Problem statement
Show every line of the records below that contains the word "their".

Data provided
-.-.-

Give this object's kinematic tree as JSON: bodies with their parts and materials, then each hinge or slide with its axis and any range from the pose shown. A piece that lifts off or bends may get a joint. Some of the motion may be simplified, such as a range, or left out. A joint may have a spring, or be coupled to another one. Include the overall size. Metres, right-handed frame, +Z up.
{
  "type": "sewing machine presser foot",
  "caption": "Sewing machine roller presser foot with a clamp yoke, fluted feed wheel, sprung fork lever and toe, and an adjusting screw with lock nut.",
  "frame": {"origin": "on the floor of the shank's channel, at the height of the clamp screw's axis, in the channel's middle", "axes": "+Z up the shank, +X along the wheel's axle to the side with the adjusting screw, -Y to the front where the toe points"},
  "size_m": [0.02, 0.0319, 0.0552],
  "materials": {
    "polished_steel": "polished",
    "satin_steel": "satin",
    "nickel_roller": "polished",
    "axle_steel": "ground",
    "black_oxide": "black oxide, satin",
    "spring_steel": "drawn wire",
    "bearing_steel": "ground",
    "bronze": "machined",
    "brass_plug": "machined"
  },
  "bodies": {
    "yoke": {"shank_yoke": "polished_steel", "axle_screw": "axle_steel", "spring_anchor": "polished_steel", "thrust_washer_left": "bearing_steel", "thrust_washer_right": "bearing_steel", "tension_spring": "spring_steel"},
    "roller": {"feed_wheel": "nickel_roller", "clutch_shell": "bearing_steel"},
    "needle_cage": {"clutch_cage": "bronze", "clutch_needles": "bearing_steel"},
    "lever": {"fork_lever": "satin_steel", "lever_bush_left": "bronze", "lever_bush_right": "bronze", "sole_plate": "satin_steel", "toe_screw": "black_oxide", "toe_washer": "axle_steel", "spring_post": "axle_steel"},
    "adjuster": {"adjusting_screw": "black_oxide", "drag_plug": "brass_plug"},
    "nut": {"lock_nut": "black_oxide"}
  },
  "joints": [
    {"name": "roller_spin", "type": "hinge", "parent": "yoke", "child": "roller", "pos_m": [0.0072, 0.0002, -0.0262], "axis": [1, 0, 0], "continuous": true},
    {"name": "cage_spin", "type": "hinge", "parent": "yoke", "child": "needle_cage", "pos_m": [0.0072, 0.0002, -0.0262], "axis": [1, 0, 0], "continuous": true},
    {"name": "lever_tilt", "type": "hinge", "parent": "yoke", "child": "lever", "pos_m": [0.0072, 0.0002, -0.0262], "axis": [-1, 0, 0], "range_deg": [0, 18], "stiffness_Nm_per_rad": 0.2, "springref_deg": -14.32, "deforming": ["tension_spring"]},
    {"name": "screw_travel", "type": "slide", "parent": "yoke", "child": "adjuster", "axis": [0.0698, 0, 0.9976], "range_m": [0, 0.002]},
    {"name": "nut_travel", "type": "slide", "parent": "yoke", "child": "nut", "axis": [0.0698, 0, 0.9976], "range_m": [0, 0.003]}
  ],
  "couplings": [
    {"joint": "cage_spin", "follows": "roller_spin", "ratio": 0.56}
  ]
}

-.-.-

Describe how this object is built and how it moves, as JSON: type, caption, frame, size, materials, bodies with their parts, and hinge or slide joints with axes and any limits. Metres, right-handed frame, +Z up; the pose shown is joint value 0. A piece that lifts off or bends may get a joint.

-.-.-

Reply to the task
Give this object's kinematic tree as JSON: bodies with their parts and materials, then each hinge or slide with its axis and any range from the pose shown. A piece that lifts off or bends may get a joint. Some of the motion may be simplified, such as a range, or left out. A joint may have a spring, or be coupled to another one. Include the overall size. Metres, right-handed frame, +Z up.
Describe how this object is built and how it moves, as JSON: type, caption, frame, size, materials, bodies with their parts, and hinge or slide joints with axes and any limits. Metres, right-handed frame, +Z up; the pose shown is joint value 0. A piece that lifts off or bends may get a joint.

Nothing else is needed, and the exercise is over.